Material to process ▸
******

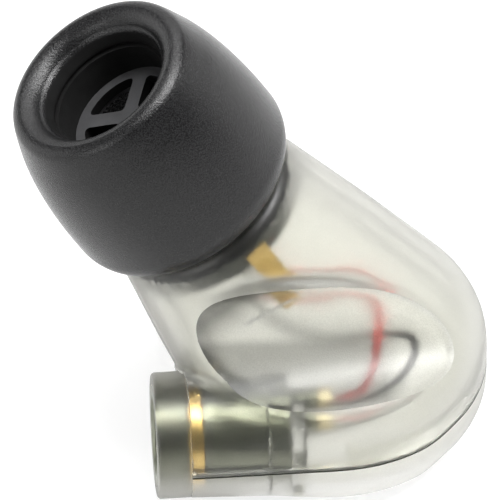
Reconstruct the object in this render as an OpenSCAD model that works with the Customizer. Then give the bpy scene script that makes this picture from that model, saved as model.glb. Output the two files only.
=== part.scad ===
// One earpiece of a pair of in-ear monitors: a two-shell translucent housing with a tilted
// nozzle, a dynamic driver behind it, a coaxial cable socket in a barrel along one edge, and
// a foam ear tip that pulls off the nozzle.
// Millimetres, +Z up. The origin is the centre of the round body on the flat rest face.
// The socket opens along -X. The nozzle leans from +Z towards -X.

/* [Housing] */
// Plan radius of the round end of the body
body_r = 8.15; // [7.9:0.05:8.4]
// Plan radius of the corner under the nozzle
corner_r = 3.5; // [3.2:0.1:3.8]
// Rounding of the edge round the flat rest face
foot_round = 2.3; // [2.0:0.1:2.4]
// Rounding of the shoulder over the round end
shoulder_round = 3.5; // [3.2:0.1:3.8]
// Wall of the ear-side shell
wall = 0.8; // [0.7:0.05:0.85]
// Gap between the two shells along the parting line
seam_gap = 0.1; // [0.06:0.02:0.2]

/* [Nozzle and ear tip] */
// Lean of the nozzle from the vertical
nozzle_tilt = 30; // [28:1:31]
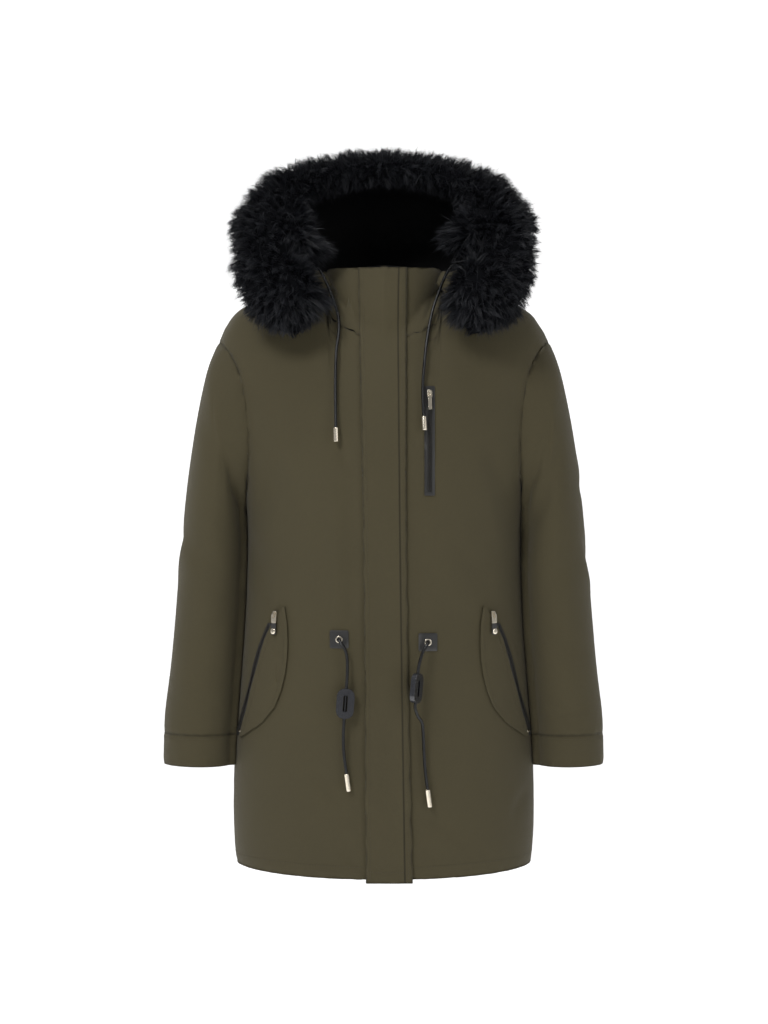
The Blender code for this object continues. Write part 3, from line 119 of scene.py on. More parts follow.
def through(points: tuple, count: int) -> Array:
    """Evenly spaced points along a smooth curve.

    Args:
        points: the points that the curve passes through.
        count: how many to return.

    Returns:
        The points as rows.
    """
    rows = np.array(points, float)
    padded = np.vstack([2 * rows[0] - rows[1], rows, 2 * rows[-1] - rows[-2]])
    fine = []
    for before, start, end, after in zip(padded, padded[1:], padded[2:], padded[3:]):
        for t in np.linspace(0, 1, 24, endpoint=False):
            bend = 2 * before - 5 * start + 4 * end - after
            twist = 3 * start - before - 3 * end + after
            fine.append(start + 0.5 * t * (end - before + t * (bend + t * twist)))
    fine = np.array([*fine, rows[-1]])
    walked = np.concatenate([[0], np.cumsum(norm(np.diff(fine, axis=0), axis=1))])
    wanted = np.linspace(0, walked[-1], count)
    return np.stack([np.interp(wanted, walked, column) for column in fine.T], axis=1)


def apply_modifier(piece: Piece, kind: str, **settings: float | str) -> None:
    """Add a modifier and apply it.

    Args:
        piece: the object to change.
        kind: the modifier's type.
        **settings: values of the modifier's properties.
    """
    select_only(piece)
    modifier = piece.modifiers.new(kind.title(), kind)
    for name, value in settings.items():
        setattr(modifier, name, value)
    bpy.ops.object.modifier_apply(modifier=modifier.name)


def edit_all(piece: Piece, operator: Callable, **settings: float) -> None:
    """Run an edit mode operator on a whole piece.

    Args:
        piece: the object to change.
        operator: the operator.
        **settings: the operator's settings.
    """
    select_only(piece)
    bpy.ops.object.mode_set(mode="EDIT")
    bpy.ops.mesh.select_all(action="SELECT")
    operator(**settings)
    bpy.ops.object.mode_set(mode="OBJECT")


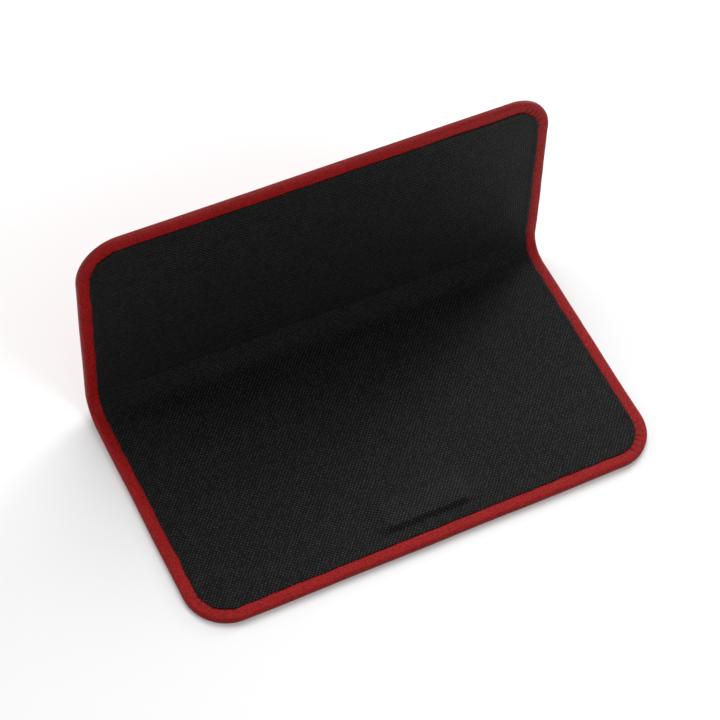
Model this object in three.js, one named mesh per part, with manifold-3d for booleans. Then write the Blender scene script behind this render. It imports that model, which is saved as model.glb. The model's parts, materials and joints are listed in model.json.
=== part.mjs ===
// Folding eyeglasses case: two stiff panels joined by a soft spine strip, covered outside in
// leatherette that turns in over the edges, lined inside with woven cloth, closed by a magnet and a keeper.
//
// The sheets are laid out flat along "run": the distance along the outer skin from the base's
// front edge, over the spine, to the lid's free edge. "rise" is the distance in from the outer skin.
// X runs along the folds, Y points back, Z points up. All sizes are in millimetres.
import * as THREE from "three";
import { mergeVertices } from "three/addons/utils/BufferGeometryUtils.js";
import Module from "manifold-3d";

const wasm = await Module();
wasm.setup();

// Layout of the flat case
const WIDTH = 160;
const PANEL_DEPTH = 61.5;
const SPINE_WIDTH = 30.5;
const FOLD_RUN = 14.5;
const CORNER_RADIUS = 14;
const BORDER_WIDTH = 3.9;

// How the case stands at rest: base and spine flat, lid leaning back from upright
const LID_LEAN = THREE.MathUtils.degToRad(80.2);

// Layers through a panel, from the outer skin inwards
const SKIN = 0.6;
const PANEL_THICKNESS = 2.4;
const EDGE_WALL = 0.8;
const LAYER_GAP = 0.1;
const BOARD_BOTTOM = SKIN + LAYER_GAP;
const BOARD_TOP = 1.7;
const PADDING_BOTTOM = BOARD_TOP + LAYER_GAP;
const PADDING_TOP = 2.0;
const LINING_BOTTOM = PADDING_TOP + LAYER_GAP;
const LINING_TOP = 2.45;
const TURN_IN_BOTTOM = PANEL_THICKNESS - SKIN;

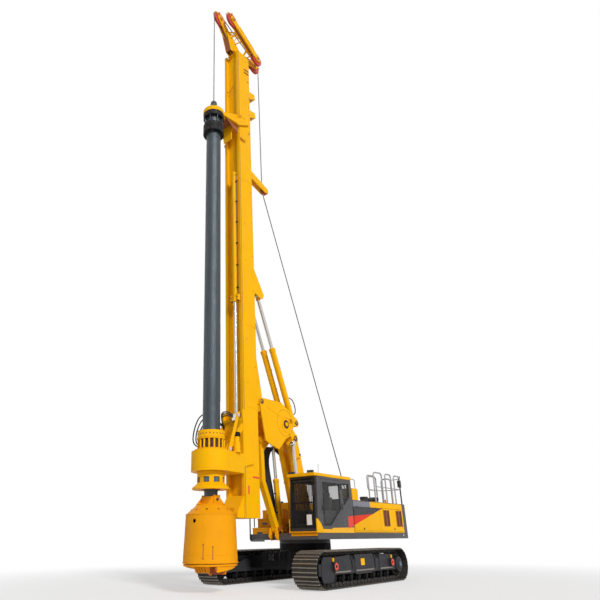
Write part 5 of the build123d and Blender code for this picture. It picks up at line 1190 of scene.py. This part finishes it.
def make_crowd_fittings(front):
    """Collars, clamps and pipes of the crowd cylinder, and the pipes down the mast's front."""
    lo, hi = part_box("crowd_cylinder_barrel")
    x, y = (lo.x + hi.x) / 2, lo.y + 0.08
    crowd = Piece("crowd_cylinder_fittings", "mast", bevel=0.003)
    crowd.ring((x, y, lo.z - 0.001), Z, 0.092, 0.079, 0.13, yellow, 28)
    for side in SIDES:
        near, far = x + side * 0.090, x + side * 0.165
        crowd.box((near, y - 0.06, lo.z + 0.05), (far, y + 0.07, lo.z + 0.26), yellow)
        crowd.box((near, y - 0.05, lo.z + 0.015), (far, y + 0.06, lo.z + 0.055), red_brown_and_shade)
        crowd.bolt((x + side * 0.128, y - 0.06, lo.z + 0.16), -Y, 0.018, red_brown_and_shade)
    crowd.ring((x, y, hi.z - 0.15), Z, 0.095, 0.079, 0.14, yellow, 28)
    pipe = ((0.07, lo.z + 0.10), (0.12, lo.z + 0.10), (0.12, hi.z - 0.10), (0.07, hi.z - 0.10))
    crowd.tube(rounded([(x + off, y, z) for off, z in pipe], 0.05), 0.014, steel)
    for z in (lo.z + 0.5 + i * 0.88 for i in range(6)):
        crowd.ring((x, y, z), Z, 0.085, 0.079, 0.045, yellow, 28)
        crowd.box((x + 0.06, y - 0.025, z), (x + 0.15, y + 0.025, z + 0.045), black)
    for k, x in enumerate((-0.06, -0.11, -0.16)):
        crowd.tube([(x, front + 0.115, 3.6), (x, front + 0.115, 14.3 - 0.6 * k)], 0.015, black if k else steel, 8)
    for z in (4.2 + i * 1.15 for i in range(9)):
        crowd.box((-0.19, front + 0.092, z), (-0.03, front + 0.131, z + 0.06), yellow)
    crowd.done(slot="yellow_paint")


def make_mast():
    """What is fixed to the mast's four sides."""
    make_mast_trims(*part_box("mast"), MAST_FRONT, MAST_REAR)
    make_mast_brackets(MAST_FRONT, MAST_REAR)
    make_crowd_fittings(MAST_FRONT)


# The head's wheels as (Y, Z), and the joint of its two main arms.
NECK = Vector((-2.99, 20.74))
MAIN_FRONT, MAIN_REAR = Vector((-3.984, 21.93)), Vector((-1.70, 21.08))
AUX_FRONT, AUX_REAR = Vector((-3.63, 21.89)), Vector((-2.00, 20.98))
MAIN_RADIUS, AUX_X = 0.31, 0.40
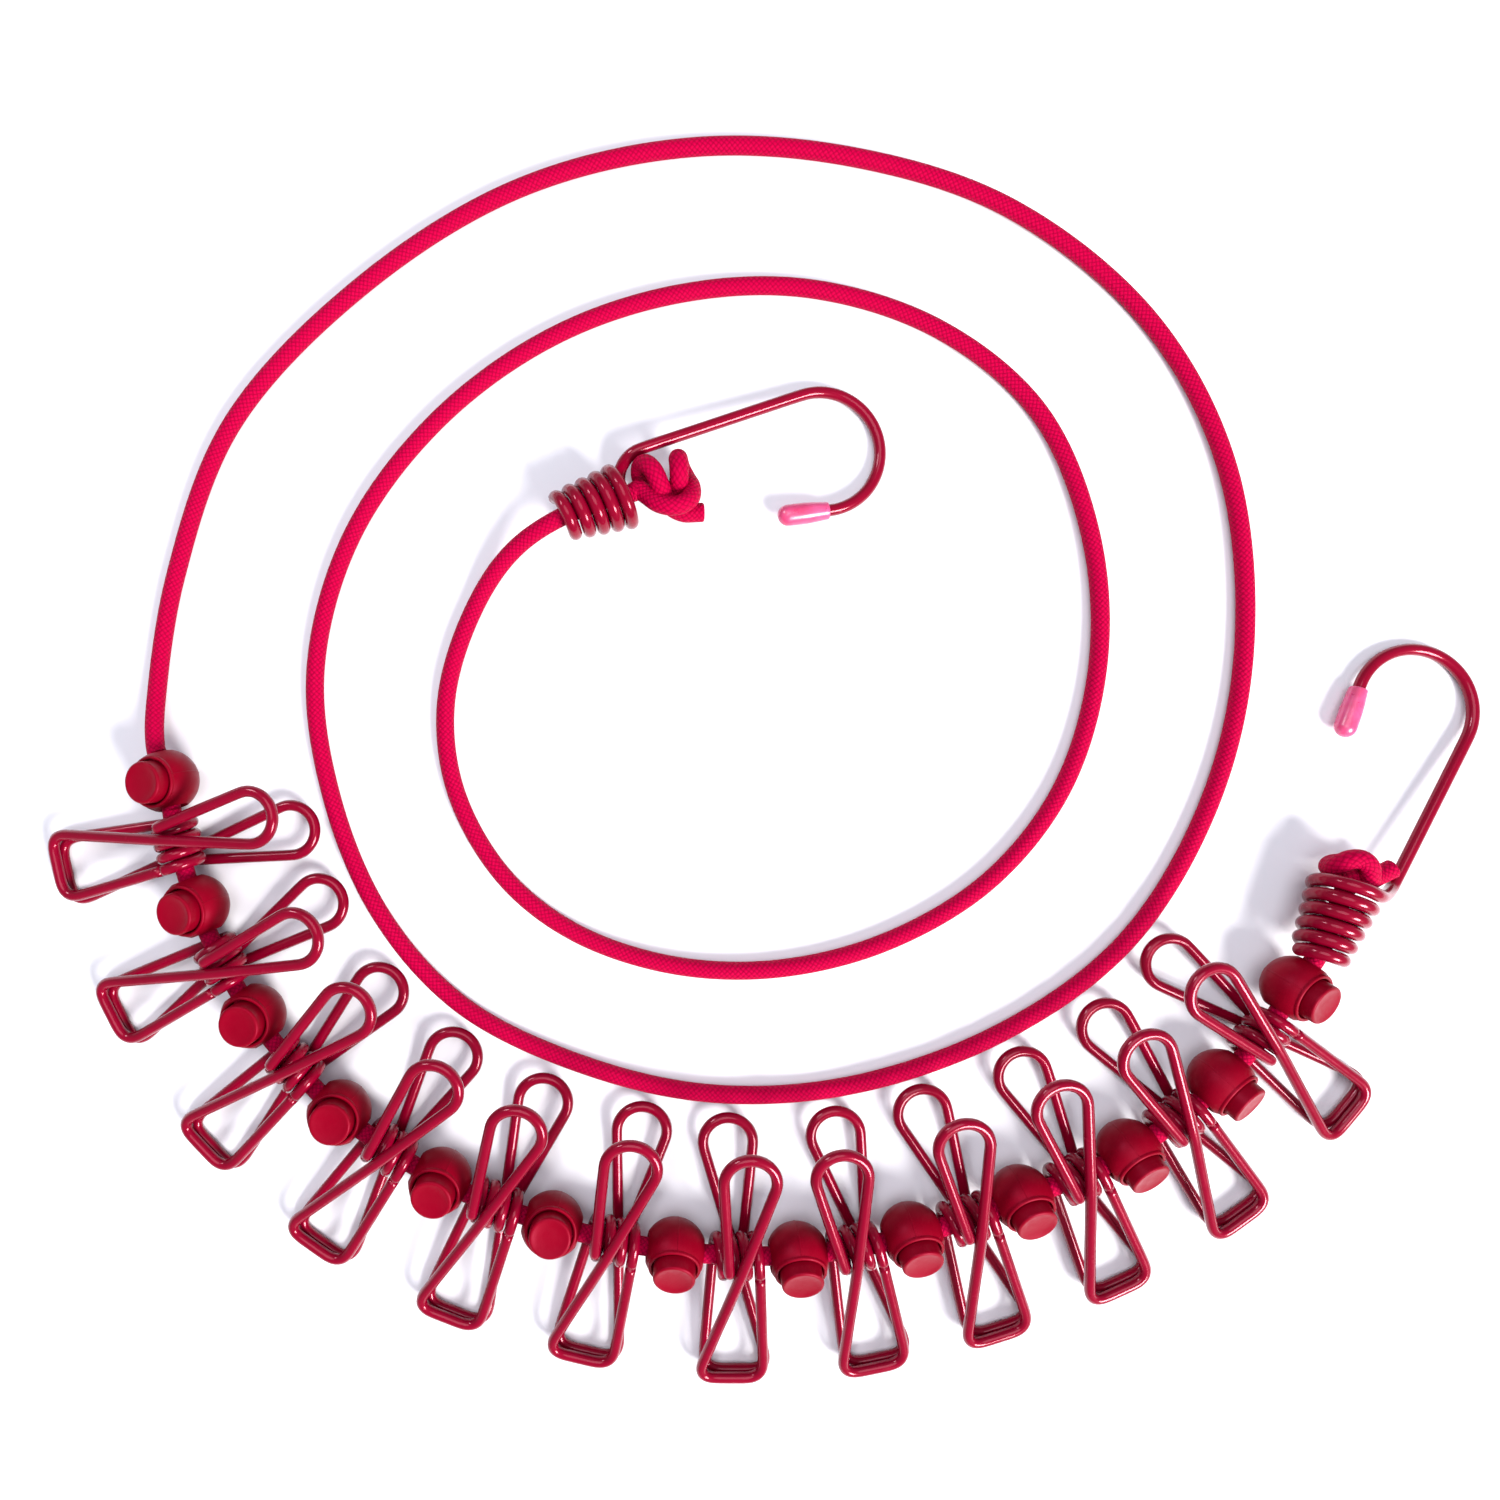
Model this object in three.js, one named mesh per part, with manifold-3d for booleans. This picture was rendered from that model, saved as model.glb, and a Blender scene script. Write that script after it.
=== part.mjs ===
// Elastic travel clothesline, laid out as a flat spiral: one braided cord with a wire hook knotted
// on each end, and a chain of spring clips and ball-shaped cord stops threaded on its last stretch.
// Millimetres, +Z up. The floor is z = 0, and the origin is the middle of the layout on the floor.

import * as THREE from 'three';
import { mergeVertices } from 'three/addons/utils/BufferGeometryUtils.js';
import Module from 'manifold-3d';

const wasm = await Module();
wasm.setup();

// ---------------------------------------------------------------- driving dimensions

const CORD_RADIUS = 2.1;
const FLOOR_Z = 2.15; // height of the cord's centre where it lies on the floor
const CORD_SIDES = 8;
const FLOOR_STEPS = 48; // steps of the tube along the stretch that lies on the floor

// Spring clip, bent from one coated wire.
const CLIP_WIRE = 1.28; // radius
const COIL_RADIUS = 4.05; // mean radius of the coil that the cord passes through
const COIL_HALF = 4.9; // from the clip's middle to the centre of its last turn
const COIL_TURNS = 3.5;
const COIL_STEPS_PER_TURN = 8;
const COIL_CUT = 32; // degrees of coil left open beside the upper leg, so that the leg can swing in
const CROSS_Z = 6.85; // height at which a frame's two wires cross over the coil
const FREE_END_GAP = 2.9; // from the wire's free end to the centre of the leg that it stops beside
const LOOP_Y = 23.1; // centre of the handle loop
const LOOP_Z = 8.8;
const LOOP_RADIUS = 5.8;
const LOOP_STEPS = 7;
const JAW_Y = 30.1; // distance from the coil to the jaw bar
const JAW_HALF = 7.8;
const JAW_SHIFT = 0.8; // how far each frame's jaw stands to the left of the clip's middle
const JAW_Z = 1.4; // half the distance between the two jaw bars' centres
const JAW_CORNER = 4.6; // how far from the corner its bend begins
const CLIP_TILT = 10; // degrees: the jaws rest on the floor and the handles stand up
const CLIP_BULGE = 0.7; // the cord's curve between two stops carries the clip this far out

// Cord stop: a ball with a push button that pinches the cord.
const BALL_RADIUS = 7.25;
const BALL_SEGMENTS = 10;
const BORE_RADIUS = 5.1;
const BORE_FLOOR = -3.6;
const POCKET_RADIUS = 3.4; // the spring's pocket below the bore
const POCKET_FLOOR = -5.8;
const CORD_HOLE_RADIUS = 3.2;
const BUTTON_RADIUS = 4.75;
const BUTTON_TOP = 7.8;
const BUTTON_EDGE = 0.5; // rounding of the button's rim
const SHOULDER = -1.9; // underside of the button's wide part
const NOSE_RADIUS = 3.1;
const NOSE_END = -3.7;
const SLOT_RADIUS = 2.75; // half the width of the button's slot for the cord
const BUTTON_TRAVEL = 1.5;

// End hook, bent from one coated wire.
const HOOK_WIRE = 1.4; // radius
const HOOK_PITCH = 3.27;
const HOOK_TURN_CUT = 50; // degrees of the last turn that the way to the shank takes up
const HOOK_STEPS_PER_TURN = 8;
const BEND_RADIUS = 13.9;
const BEND_STEPS = 12;
const SHANK_START = 6; // how far past the coil the wire becomes straight
const TIP_LENGTH = 12;
const TIP_RADIUS = 2.45;
const TIP_BORE = 1.75;
const TIP_DEPTH = 9.2; // depth of the tip cap's blind hole
const WIRE_IN_TIP = 8.8;

const CLIP_WIRE_SIDES = 5;
const HOOK_WIRE_SIDES = 6;

// ---------------------------------------------------------------- layout

// The cord's route, from the inner knot to the outer one. It leaves the inner hook, makes nearly
// two turns on the floor, runs through the stops and clips, and ends in the outer hook.
const LEAD_IN = [
  [-31.6, 89.8, 8.05],
  [-47.5, 84.0, 9.6],
  [-59.0, 77.0, 5.6],
];
const FLOOR_ROUTE = [
  [-68, 65], [-75, 43], [-73, 22], [-62, 2], [-46, -11], [-23, -19], [2, -20], [28, -13.5],
  [52, 1], [69, 23], [77, 52], [75, 82], [63, 110], [40, 129], [10, 138.5], [-20, 137.5],
  [-50, 127.5], [-77, 108], [-97, 81], [-105.5, 50], [-102, 21], [-90.5, -7], [-72, -28],
  [-45.5, -41.5], [-14, -49], [20, -47], [56, -34], [84, -13], [103, 19], [111, 55], [107, 97],
  [89, 131], [57, 157], [21, 169], [-18, 171.5], [-58, 162], [-95, 139], [-125, 107], [-138, 72],
];
const RISE = [
  [-142, 45, 3.2],
  [-141, 32, 6.7],
];
const STOPS = [
  [-138, 24, 8.15],
  [-131, -4.5, 8.15],
  [-118, -29.5, 8.15],
  [-98.5, -51.5, 8.15],
  [-75.5, -67, 8.15],
  [-50, -77, 8.15],
  [-22, -83, 8.15],
  [6, -84, 8.15],
  [32, -79.5, 8.15],
  [57, -71, 8.15],
  [81.5, -60.5, 8.15],
  [102.5, -44.5, 8.15],
  [119, -23, 8.8],
];
const LEAD_OUT = [
  [124.0, -14.0, 10.1],
  [130.1, -0.4, 9.3],
];

// Each button points this many degrees up from the floor, counted from the jaws' side of the chain.
const BUTTON_RISE = [71, 69, 80, 86, 75, 89, 59, 57, 56, 57, 48, 42, 56];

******

What the exercise asks ▸ Take exactly the lines from the one containing "script after it." through the one containing "const FLOOR_STEPS = 48;" in the data above, and output them with nothing added.

Complete response ▸
Model this object in three.js, one named mesh per part, with manifold-3d for booleans. This picture was rendered from that model, saved as model.glb, and a Blender scene script. Write that script after it.
=== part.mjs ===
// Elastic travel clothesline, laid out as a flat spiral: one braided cord with a wire hook knotted
// on each end, and a chain of spring clips and ball-shaped cord stops threaded on its last stretch.
// Millimetres, +Z up. The floor is z = 0, and the origin is the middle of the layout on the floor.

import * as THREE from 'three';
import { mergeVertices } from 'three/addons/utils/BufferGeometryUtils.js';
import Module from 'manifold-3d';

const wasm = await Module();
wasm.setup();

// ---------------------------------------------------------------- driving dimensions

const CORD_RADIUS = 2.1;
const FLOOR_Z = 2.15; // height of the cord's centre where it lies on the floor
const CORD_SIDES = 8;
const FLOOR_STEPS = 48; // steps of the tube along the stretch that lies on the floor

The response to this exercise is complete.